SHORT PROBLEM: State the number of lines that contain "this", with no other text.
-- start MATERIAL FOR THE TASK --
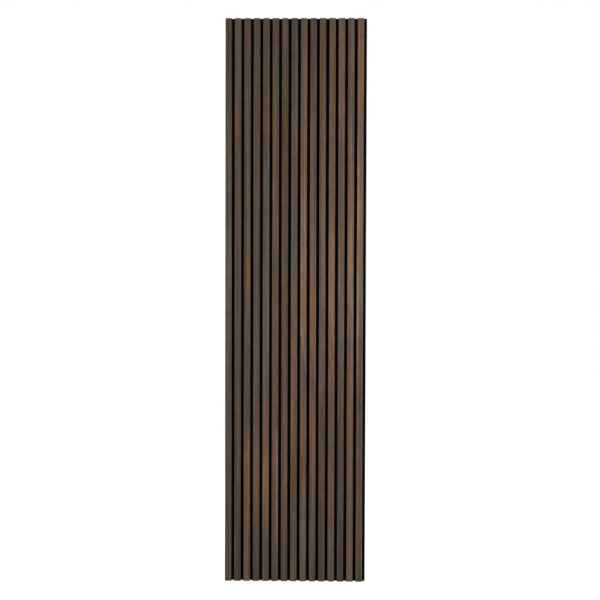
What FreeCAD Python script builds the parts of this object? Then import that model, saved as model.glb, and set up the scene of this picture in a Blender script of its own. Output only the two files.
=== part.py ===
-- end MATERIAL FOR THE TASK --
-- start MATERIAL FOR THE TASK --
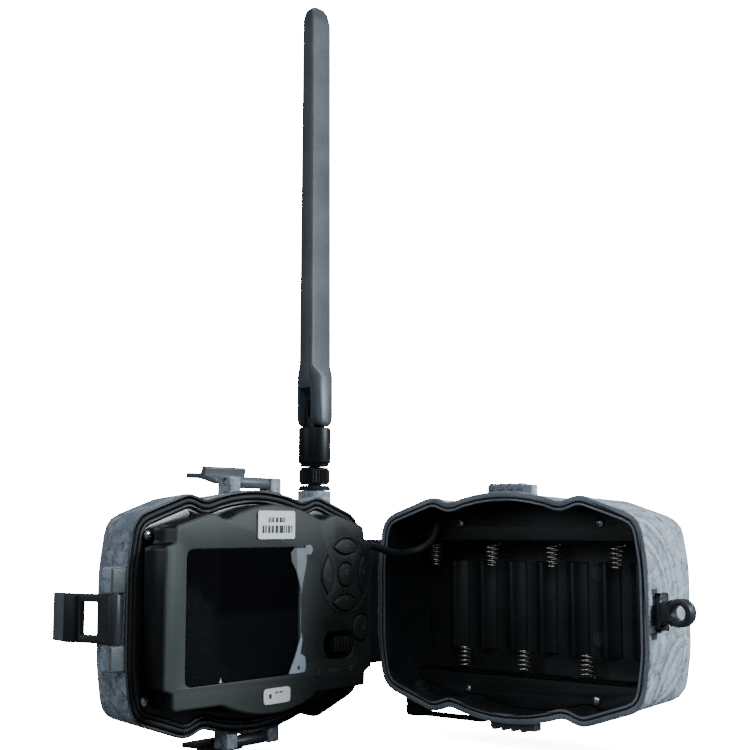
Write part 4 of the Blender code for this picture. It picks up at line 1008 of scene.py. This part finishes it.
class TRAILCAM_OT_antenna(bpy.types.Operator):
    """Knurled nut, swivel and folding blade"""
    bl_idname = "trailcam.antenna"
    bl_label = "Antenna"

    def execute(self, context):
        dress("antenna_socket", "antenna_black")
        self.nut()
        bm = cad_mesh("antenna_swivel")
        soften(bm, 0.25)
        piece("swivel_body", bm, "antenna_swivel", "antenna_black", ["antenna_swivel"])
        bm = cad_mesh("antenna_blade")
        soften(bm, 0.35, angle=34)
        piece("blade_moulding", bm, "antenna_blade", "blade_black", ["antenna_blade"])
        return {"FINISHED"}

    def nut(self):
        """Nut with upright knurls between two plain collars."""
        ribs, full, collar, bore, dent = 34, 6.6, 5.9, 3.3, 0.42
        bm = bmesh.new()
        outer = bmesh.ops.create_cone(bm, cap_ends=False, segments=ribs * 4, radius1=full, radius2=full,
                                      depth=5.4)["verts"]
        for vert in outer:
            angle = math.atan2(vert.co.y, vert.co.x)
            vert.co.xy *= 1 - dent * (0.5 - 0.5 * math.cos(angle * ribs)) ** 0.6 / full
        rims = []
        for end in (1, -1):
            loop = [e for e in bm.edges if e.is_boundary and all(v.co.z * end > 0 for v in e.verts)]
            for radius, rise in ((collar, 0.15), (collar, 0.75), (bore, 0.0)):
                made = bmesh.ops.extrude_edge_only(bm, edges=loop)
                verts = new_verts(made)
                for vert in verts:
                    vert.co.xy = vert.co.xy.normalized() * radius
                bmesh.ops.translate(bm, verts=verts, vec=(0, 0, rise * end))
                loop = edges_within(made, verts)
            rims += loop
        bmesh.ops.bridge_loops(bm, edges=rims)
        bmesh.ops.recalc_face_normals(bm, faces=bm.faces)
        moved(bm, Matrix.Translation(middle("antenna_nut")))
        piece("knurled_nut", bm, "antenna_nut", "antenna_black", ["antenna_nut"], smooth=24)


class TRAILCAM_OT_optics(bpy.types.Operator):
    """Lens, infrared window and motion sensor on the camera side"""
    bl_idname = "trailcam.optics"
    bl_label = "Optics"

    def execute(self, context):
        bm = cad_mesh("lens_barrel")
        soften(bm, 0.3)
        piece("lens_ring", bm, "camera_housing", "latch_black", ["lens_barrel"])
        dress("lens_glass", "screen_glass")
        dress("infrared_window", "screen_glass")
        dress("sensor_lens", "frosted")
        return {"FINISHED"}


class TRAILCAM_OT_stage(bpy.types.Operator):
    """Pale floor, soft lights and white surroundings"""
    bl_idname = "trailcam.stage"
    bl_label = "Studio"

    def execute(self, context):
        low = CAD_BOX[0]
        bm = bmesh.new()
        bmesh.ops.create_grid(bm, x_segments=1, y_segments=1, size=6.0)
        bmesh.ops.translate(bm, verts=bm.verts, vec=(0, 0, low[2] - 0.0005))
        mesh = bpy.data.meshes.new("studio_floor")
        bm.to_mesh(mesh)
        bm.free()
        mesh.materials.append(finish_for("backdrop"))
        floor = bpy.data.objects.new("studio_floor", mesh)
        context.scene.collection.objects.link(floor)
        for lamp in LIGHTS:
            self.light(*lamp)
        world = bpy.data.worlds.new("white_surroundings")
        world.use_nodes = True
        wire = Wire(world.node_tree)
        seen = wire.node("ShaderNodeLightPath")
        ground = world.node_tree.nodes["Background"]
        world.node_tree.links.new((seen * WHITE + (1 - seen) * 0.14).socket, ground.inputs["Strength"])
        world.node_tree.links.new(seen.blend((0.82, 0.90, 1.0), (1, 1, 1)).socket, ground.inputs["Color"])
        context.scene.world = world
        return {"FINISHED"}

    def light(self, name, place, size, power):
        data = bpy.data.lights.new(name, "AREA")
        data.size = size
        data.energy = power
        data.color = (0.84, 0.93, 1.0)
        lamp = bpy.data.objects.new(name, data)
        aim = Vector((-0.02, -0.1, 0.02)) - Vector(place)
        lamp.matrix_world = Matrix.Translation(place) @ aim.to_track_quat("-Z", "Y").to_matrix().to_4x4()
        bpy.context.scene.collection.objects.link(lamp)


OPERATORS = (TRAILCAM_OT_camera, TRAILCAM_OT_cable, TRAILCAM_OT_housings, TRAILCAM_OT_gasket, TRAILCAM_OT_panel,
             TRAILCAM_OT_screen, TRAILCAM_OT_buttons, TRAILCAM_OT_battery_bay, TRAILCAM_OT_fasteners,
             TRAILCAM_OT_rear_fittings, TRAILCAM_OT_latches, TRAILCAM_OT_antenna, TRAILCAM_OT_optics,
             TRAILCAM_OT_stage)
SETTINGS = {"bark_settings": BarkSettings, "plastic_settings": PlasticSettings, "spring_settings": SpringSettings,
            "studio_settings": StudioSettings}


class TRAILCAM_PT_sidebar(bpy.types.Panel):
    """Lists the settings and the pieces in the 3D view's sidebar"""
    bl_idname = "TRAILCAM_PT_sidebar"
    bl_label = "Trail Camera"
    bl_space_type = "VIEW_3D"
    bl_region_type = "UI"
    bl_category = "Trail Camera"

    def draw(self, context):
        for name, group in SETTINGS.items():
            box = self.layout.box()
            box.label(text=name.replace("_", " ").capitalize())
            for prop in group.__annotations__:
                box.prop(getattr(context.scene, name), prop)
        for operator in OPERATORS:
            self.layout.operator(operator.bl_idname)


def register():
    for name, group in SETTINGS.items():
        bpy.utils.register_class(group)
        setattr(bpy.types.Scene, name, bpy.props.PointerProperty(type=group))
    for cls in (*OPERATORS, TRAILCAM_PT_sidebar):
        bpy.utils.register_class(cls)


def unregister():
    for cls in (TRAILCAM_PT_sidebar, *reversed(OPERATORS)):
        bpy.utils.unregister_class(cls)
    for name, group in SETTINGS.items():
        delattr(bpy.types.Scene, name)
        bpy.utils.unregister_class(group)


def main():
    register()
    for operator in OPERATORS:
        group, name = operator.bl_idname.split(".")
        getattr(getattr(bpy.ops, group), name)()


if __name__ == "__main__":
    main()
-- end MATERIAL FOR THE TASK --
FINISHED TASK: 2